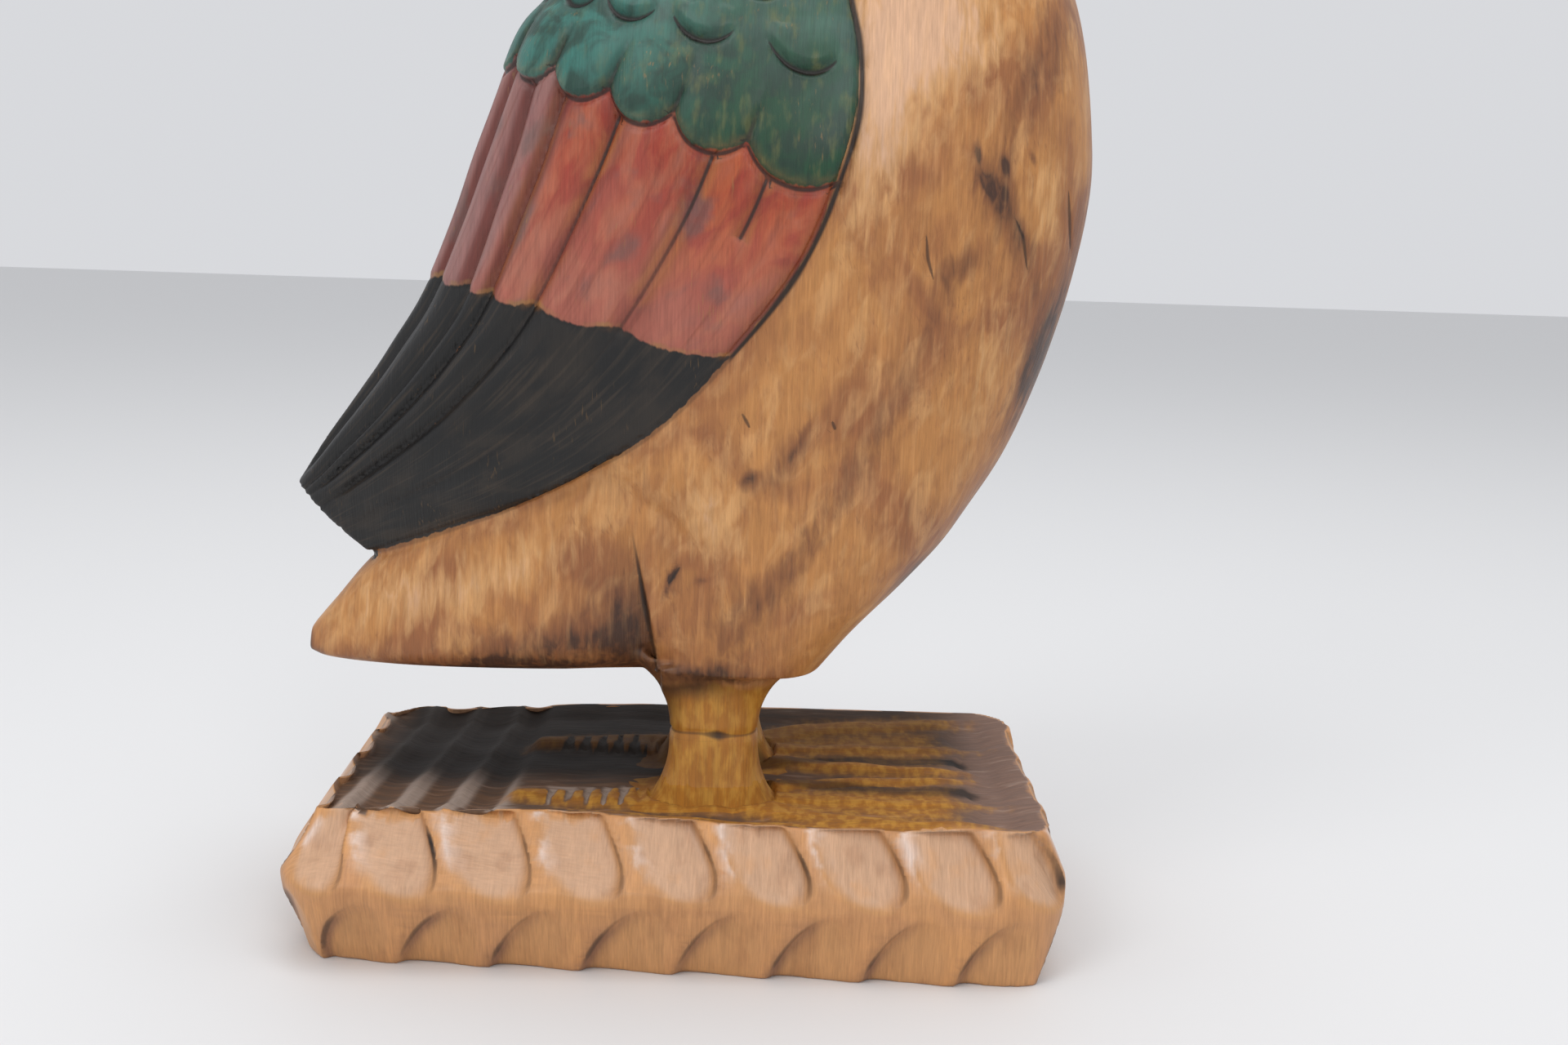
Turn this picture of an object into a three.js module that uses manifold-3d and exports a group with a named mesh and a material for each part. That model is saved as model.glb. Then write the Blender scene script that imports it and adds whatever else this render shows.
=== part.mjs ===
// A carved and painted wooden swan, standing on a hewn plinth, all cut from one block of wood.
// Millimetres, +Z up, the bird faces +X, and the origin is the centre of the plinth's underside.
import * as THREE from "three";
import { mergeVertices } from "three/addons/utils/BufferGeometryUtils.js";
import Module from "manifold-3d";

const wasm = await Module();
wasm.setup();

// Driving sizes
const PLINTH = {
  halfLength: 122,
  halfDepth: 72,
  height: 46,
  ridge: 27, // height of its widest line
  cornerRadius: 22,
  topInset: 8,
  topToBack: 5, // how far the top sits towards the far side
  topToFront: 3, // how far it sits towards the beak end
  bottomInset: 5.5,
  bottomSkew: 5, // how much more the near side draws in at the tail end than at the beak end
  dish: 3, // how far the ground sinks round the feet
  dishMargin: 5,
};
const SCOOP = {
  pitch: 28, // one gouge cut to the next along the sides
  depth: 3.6,
  upperLean: -0.4, // how far a cut leans along the side for each millimetre of height
  lowerLean: 0.2,
  lowerStart: 0.35, // how far the lower row runs ahead of the upper one, counted in cuts
  columnsPerCut: 4,
};
const FLUTE = { first: -99, pitch: 17.5, count: 4, radius: 11, depth: 3.2 };
const BELLY = 87.5; // height of the flat under the belly and the tail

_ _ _

• WHAT IS BEING ASKED: Extract every line above exactly as it stands.

• TASK OUTPUT:
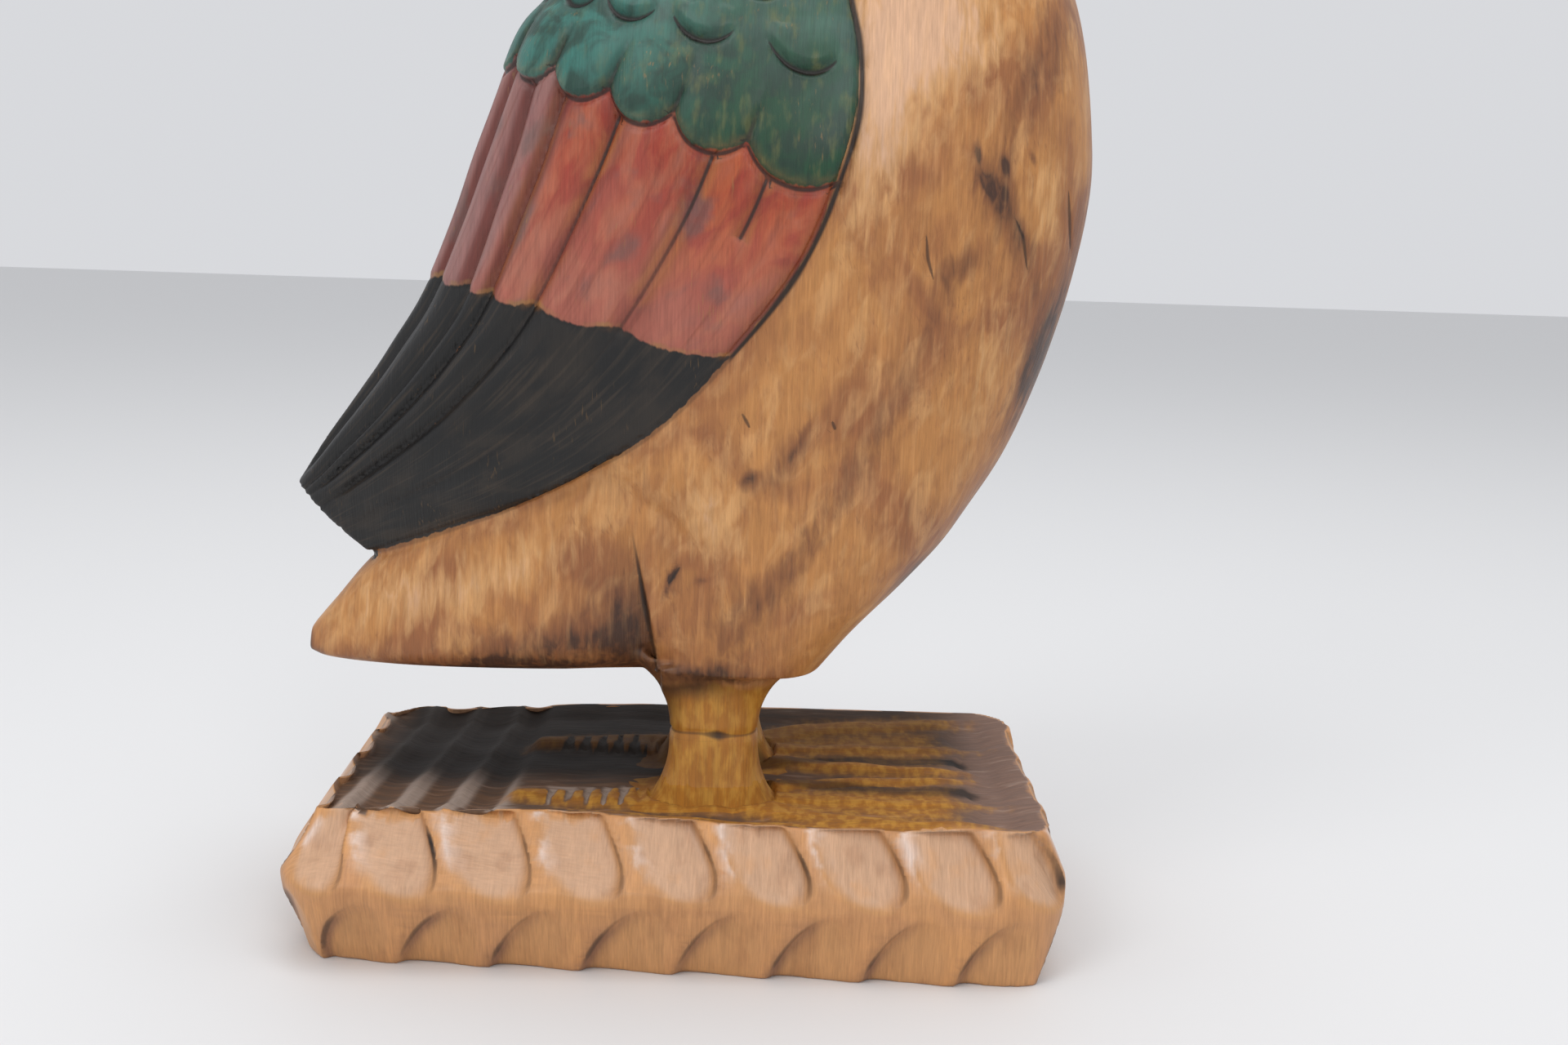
Turn this picture of an object into a three.js module that uses manifold-3d and exports a group with a named mesh and a material for each part. That model is saved as model.glb. Then write the Blender scene script that imports it and adds whatever else this render shows.
=== part.mjs ===
// A carved and painted wooden swan, standing on a hewn plinth, all cut from one block of wood.
// Millimetres, +Z up, the bird faces +X, and the origin is the centre of the plinth's underside.
import * as THREE from "three";
import { mergeVertices } from "three/addons/utils/BufferGeometryUtils.js";
import Module from "manifold-3d";

const wasm = await Module();
wasm.setup();

// Driving sizes
const PLINTH = {
  halfLength: 122,
  halfDepth: 72,
  height: 46,
  ridge: 27, // height of its widest line
  cornerRadius: 22,
  topInset: 8,
  topToBack: 5, // how far the top sits towards the far side
  topToFront: 3, // how far it sits towards the beak end
  bottomInset: 5.5,
  bottomSkew: 5, // how much more the near side draws in at the tail end than at the beak end
  dish: 3, // how far the ground sinks round the feet
  dishMargin: 5,
};
const SCOOP = {
  pitch: 28, // one gouge cut to the next along the sides
  depth: 3.6,
  upperLean: -0.4, // how far a cut leans along the side for each millimetre of height
  lowerLean: 0.2,
  lowerStart: 0.35, // how far the lower row runs ahead of the upper one, counted in cuts
  columnsPerCut: 4,
};
const FLUTE = { first: -99, pitch: 17.5, count: 4, radius: 11, depth: 3.2 };
const BELLY = 87.5; // height of the flat under the belly and the tail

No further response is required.